Nomi: Onun da kendi payına düşen şeyler var elbette ama hep destek tam desteğin teknik şubesi bu kadın ve yanındakiler olsa gerek. Kendi payı bile teknik zaten, o da ayrı konu. Üstelik payının içinde bir adet V for Vendetta var mesela, daha ne olsun?
Bu arada karakteri canlandıran Jamie Clayton'in Capheus'taki değişiklik duyurulduğunda haberi 'heyecan verici' şeklinde
duyurduğunu biliyor muydunuz? Bir senelik mevzu ama yazasım geldi, set arkaları da oldum olası ilgimi çekmiştir zaten.
Lito: Bu adamı bölümler boyu her gördüğümde aklıma eşcinsel olması veya üçlü yaşam tarzı değil de kariyeri geldi durdu vallahi, size de benzeri olmaz umarım. Kötü anlamda demiyorum ama Will'i bir kenara koyarsak hayatını en allak bullak halde bıraktığımız oydu. Noel bölümünde evinden tahliye edilmek istendi, öncesinde medyada ifşa oldu derken ortalık karıştı.
Yön değiştiren bir kariyer, yaşanacak yeni bir ev ve geçmişten gelen davetsiz bir misafir derken ajandası kabalalık bir şekilde bizi de oyalıyor.

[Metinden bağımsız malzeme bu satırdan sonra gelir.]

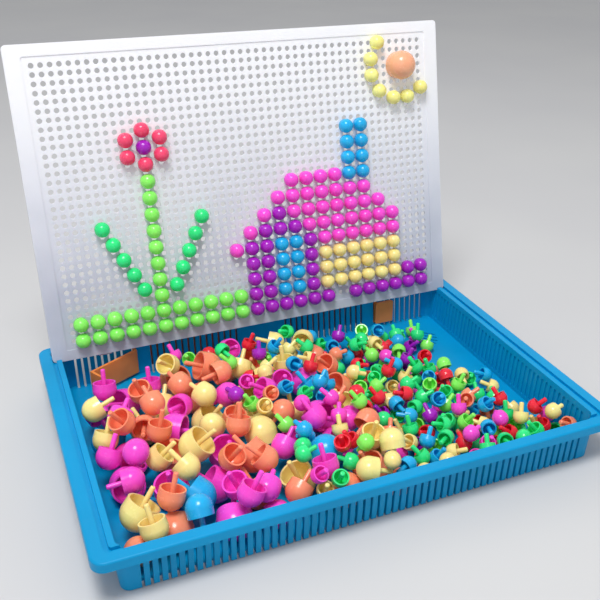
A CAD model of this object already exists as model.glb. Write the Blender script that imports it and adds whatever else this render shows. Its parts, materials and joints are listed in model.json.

Tabii ki üçlü olarak dizinin bir diğer eğlence faktörü olmayı sürdürüyorlar.
Mutlaka hatırlarsınız, Sense8'in ilk sezonundaki grup seks sahnesi epey konuşulmuştu, bir benzeri de Noel bölümünde vardı. Benim izlediğim bölümlerde yer almıyordu ama bu tarzda bir inceliği, "Pride"ı konu alacakları gelecek bölümlerden birinde kullanacaklarını düşünüyorum. Hiç değilse vermek istediği mesajları daha açık ve göstere göstere vermek için iyi olur ki normalde de bu konuda boş durmuyorlar zaten.
Dizi, sevdiğim bir diğer özelliği olan farklı ülkelerin sosuyla karakterleri iç içe kullanmayı da güzel muhafaza etmiş. Mesela az yukarıdaki resimde Mr. Whispers bir adamla görüşürken onunla aynı yerde bulunan Nomi ve Will'in 'halleri' dikkatinizi çekmiştir. Demek istediğim daha çok bu şekilde ve bu sadece bir örnek. Böyle şeyler diziyle ilgili dikkatimi çeken detaylar arasında yer alıyor.